Los buenos parranderos tienen algo universal: es imposible odiarlos. Aportan las buenas tallas, son el alma de los festejos y saben reanimarte cuando estás con algún bajón. Saben tirar el chiste correcto en la cola del banco, en el estadio, y la sabiduría “de la vida” que seduce a la niña guapa. Son buenos para el baile, barajando cartas, y mientras dure el patacheo, es el tipo con el que todos quisieran estar.
Algo similar ocurre en las oficinas: muchas veces el más popular no es el más trabajólico o el empleado del mes, sino el Canitrot que invita al estadio o que desde el martes ya tiene listo el asado del viernes.
Pero en su contracara, a veces estos parranderos son verdaderos canallas traidores: no tienen problemas en endosarte la cuenta, meterte en problemas o no devolver los préstamos. Es que para el verdadero parrandero, la fiesta jamás termina, y todo lo que sea formalidad (incluyendo lealtades, puntualidad, fechas de cumpleaños o compromisos) pertenece al mundo de “los graves”. El problema se transforma en drama cuando Juan Boliche es un padre de familia, y los eternos embaucados son su esposa, sus amantes y sus propios hijos.

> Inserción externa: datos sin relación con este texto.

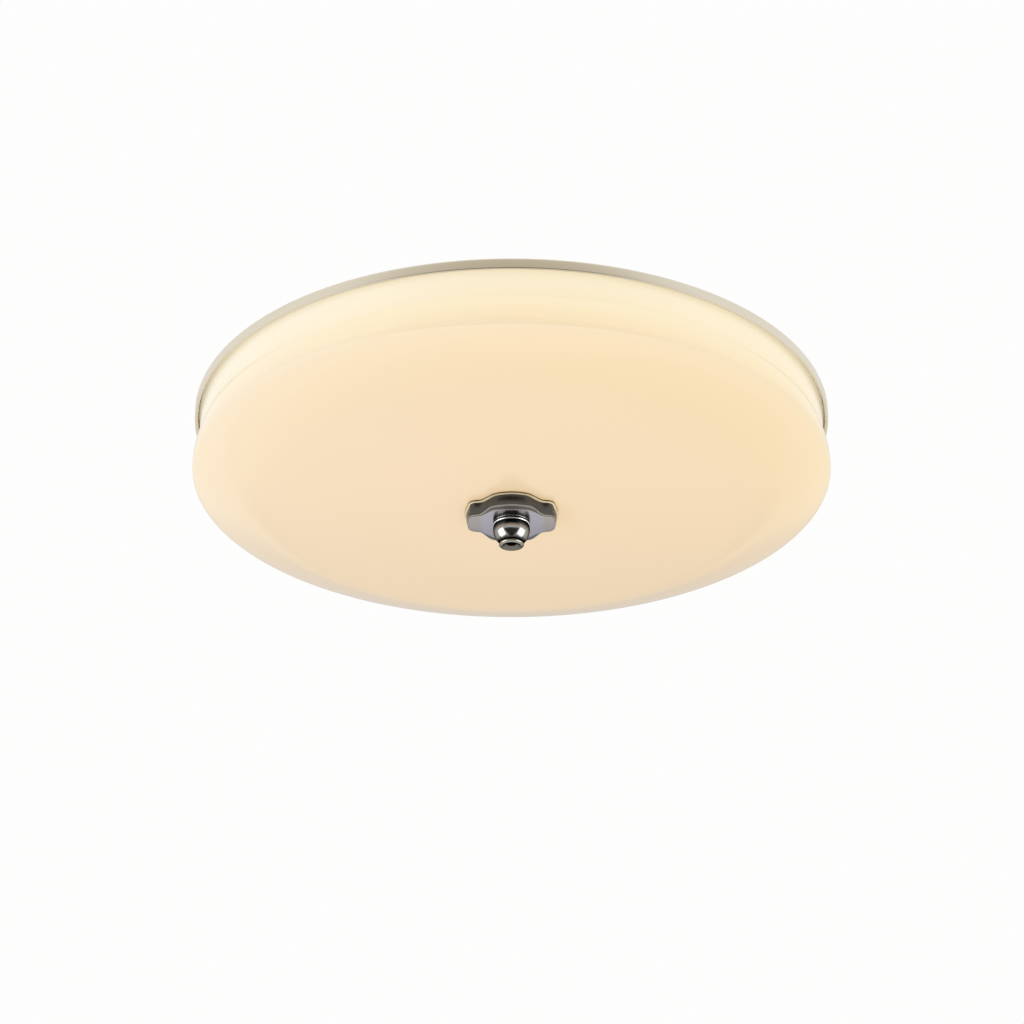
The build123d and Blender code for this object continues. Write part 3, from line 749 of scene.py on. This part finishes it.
# ======== earth point ========
# Crimped ring tongue of the earth wire under an M4 brass screw in the tray.
brass.on(frame["nodes"]["earth_tongue"])
screwed_in(
    "earth_screw", EARTH_PLACES, "brass_plated", brass,
    shank_r=2.0, head_r=3.6, head_h=2.2, length=5.5, face=-11.8,
)


# ======== leads ========
# PVC insulated wires, 2 mm across: live and neutral from the terminal block to the driver, earth to
# its tongue, and the LED ring's two from the driver. Each keeps the bend it was laid with.
def lead(name, slot, colour, fleck, length, *route):
    """Wire along its route's points, in metres, with both ends inside what holds them."""
    line = bpy.data.curves.new(name, "CURVE")
    line.dimensions = "3D"
    line.bevel_depth = MM
    line.bevel_resolution = 5
    line.resolution_u = 16
    line.use_fill_caps = True
    run = line.splines.new("NURBS")
    run.points.add(len(route) - 1)
    for point, place in zip(run.points, route):
        point.co = (*place, 1)
    run.order_u = 3
    run.use_endpoint_u = True
    wire = bpy.data.objects.new(name + "_piece", line)
    bpy.context.scene.collection.objects.link(wire)
    skin = Finish(name + "_pvc", colour, 0.35)
    print_off = skin.cloud(500)
    skin.vary("Base Color", skin.mix(print_off, colour, fleck))
    skin.vary("Roughness", 0.3 + print_off * 0.12)
    skin.bump(skin.cloud(1800, 2.0), 0.06, 0.0001)
    skin.on(wire)
    fitted(wire, "fixture", name)


lead(
    "live_lead", "lead_black", (0.025, 0.025, 0.026), (0.045, 0.045, 0.045), 0.178,
    (-0.042, 0.032, -0.0189), (-0.064, 0.032, -0.0189), (-0.070, -0.004, -0.015),
    (-0.060, -0.048, -0.0154), (-0.032, -0.080, -0.0174), (-0.011, -0.080, -0.0185),
    (-0.011, -0.060, -0.0185),
)
lead(
    "neutral_lead", "lead_white", (0.86, 0.86, 0.84), (0.80, 0.80, 0.77), 0.187,
    (-0.042, 0.032, -0.0211), (-0.062, 0.032, -0.0211), (-0.066, -0.002, -0.018),
    (-0.055, -0.044, -0.0184), (-0.033, -0.082, -0.0204), (0, -0.084, -0.0185),
    (0, -0.060, -0.0185),
)
lead(
    "earth_lead", "lead_green", (0.07, 0.40, 0.13), (0.10, 0.46, 0.16), 0.061,
    (0.011, -0.060, -0.0185), (0.011, -0.080, -0.0185), (0.034, -0.080, -0.014),
    (0.034, -0.0545, -0.0126),
)
lead(
    "led_positive_lead", "lead_red", (0.60, 0.035, 0.025), (0.66, 0.06, 0.04), 0.069,
    (0.042, 0.032, -0.0189), (0.064, 0.032, -0.0189), (0.074, 0.0016, -0.0151),
    (0.0935, 0.0016, -0.0151),
)
lead(
    "led_negative_lead", "lead_black", (0.025, 0.025, 0.026), (0.045, 0.045, 0.045), 0.072,
    (0.042, 0.032, -0.0211), (0.060, 0.032, -0.0211), (0.070, -0.0016, -0.0151),
    (0.0935, -0.0016, -0.0151),
)


# ======== opal glass shade ========
# One piece of blown opal glass, 4 mm thick: a straight neck up inside the pan's rim, a soft crease,
# a flare to the widest line, and a gently crowned bottom with a ground seat round the centre hole.
# Lit from inside by the LED ring, it glows; the glow is also painted with light and shade,
# brightest and whitest at the neck and darker in a painted shade line just under the widest line.
GLASS_WALL = 4.0
LIP_BEND = 1.3             # rounding of the rim, inside and out
NECK = (196.4, 19.4)       # radius and depth below the ceiling, as in the other points of the skin
CREASE = (196.05, 21.9)
FLARE = (196.5, 24.6)
RIDGE = (199.5, 40.5)
SHOULDER = (197.8, 43.0)
SLOPE = (168.0, 53.6)
KNEE = (150.0, 57.0)
SEAT_EDGE = (32, 60.5)
SEAT = -60.5               # height of the ground seat round the centre hole
HOLE_R = 8.4


class Skin:
    """Half section of a shell: straight runs, and arcs that go on in the last direction."""

    def __init__(self, radius, height, heading=(0, -1)):
        self.points = [Vector((radius, height))]
        self.heading = Vector(heading)

    def run(self, radius, height, parts):
        start = self.points[-1]
        end = Vector((radius, height))
        self.heading = (end - start).normalized()
        self.points += [start.lerp(end, part / parts) for part in range(1, parts + 1)]

    def arc(self, radius, height, parts, heading=None):
        start = self.points[-1]
        if heading:
            self.heading = Vector(heading).normalized()
        ahead = self.heading
        across = Vector((-ahead.y, ahead.x))
        chord = Vector((radius, height)) - start
        sideways = chord.dot(across)
        turn = 2 * atan2(sideways, chord.dot(ahead))
        bend = chord.length_squared / (2 * sideways)
        for part in range(1, parts + 1):
            angle = turn * part / parts
            self.points.append(start + ahead * bend * sin(angle) + across * bend * (1 - cos(angle)))
        self.heading = Matrix.Rotation(turn, 2) @ ahead

    def back_from(self, other):
        """Goes on along a stretch that was drawn the other way."""
        self.points += other.points[-2::-1]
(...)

La resaca es mucho más feroz, y trae consigo separaciones, hijas bulímicas, adultos-niños cínicos e inseguros, y la ausencia de parámetros sólidos. La familia debe ser el padre –y no quieren serlo- ya que el padre es un niño.
Esa es, precisamente, la historia que ofrece “Padre Nuestro”. Eduardo, alias “Caco” (Jaime Vadell) vive alejado hace rato de los suyos y se encuentra moribundo en una clínica de Viña del Mar. Su inminente muerte reúne a Carlos, su hijo mayor (un entrañable Luis Gnecco), su señora (la estrella argentina Cecilia Roth), su hija (Amparo Noguera), y el hermano menor (Francisco Pérez-Bannen). Su última voluntad (además de pegarse una buena farra) es ver a todos antes de morir, incluyendo a su dolida ex esposa (Gaby Hernández).
Como todo buen drama, “Padre Nuestro” mezcla a ratos el buen humor negro con una acertada elección de situaciones que mantienen un relato entretenido, aunque siempre con una tesis detrás: un padre es y será un padre, aunque sus errores recuerden las propias miserias personales. El elenco es soberbio, y a ratos parece esas viejas obras de situaciones del teatro Ictus. Tiene mucho del cine chileno de mejor cepa, y la actuación de Jaime Vadell confirma una trayectoria de cuatro décadas en el cine, tranquila pero sólida, de papeles íconos como el burgués altanero de “Tres tristes tigres” y el médico exitista de “Coronación”. También regala la correspondiente escena de gritos de Cecilia Roth y un gran final. Muy, muy buena.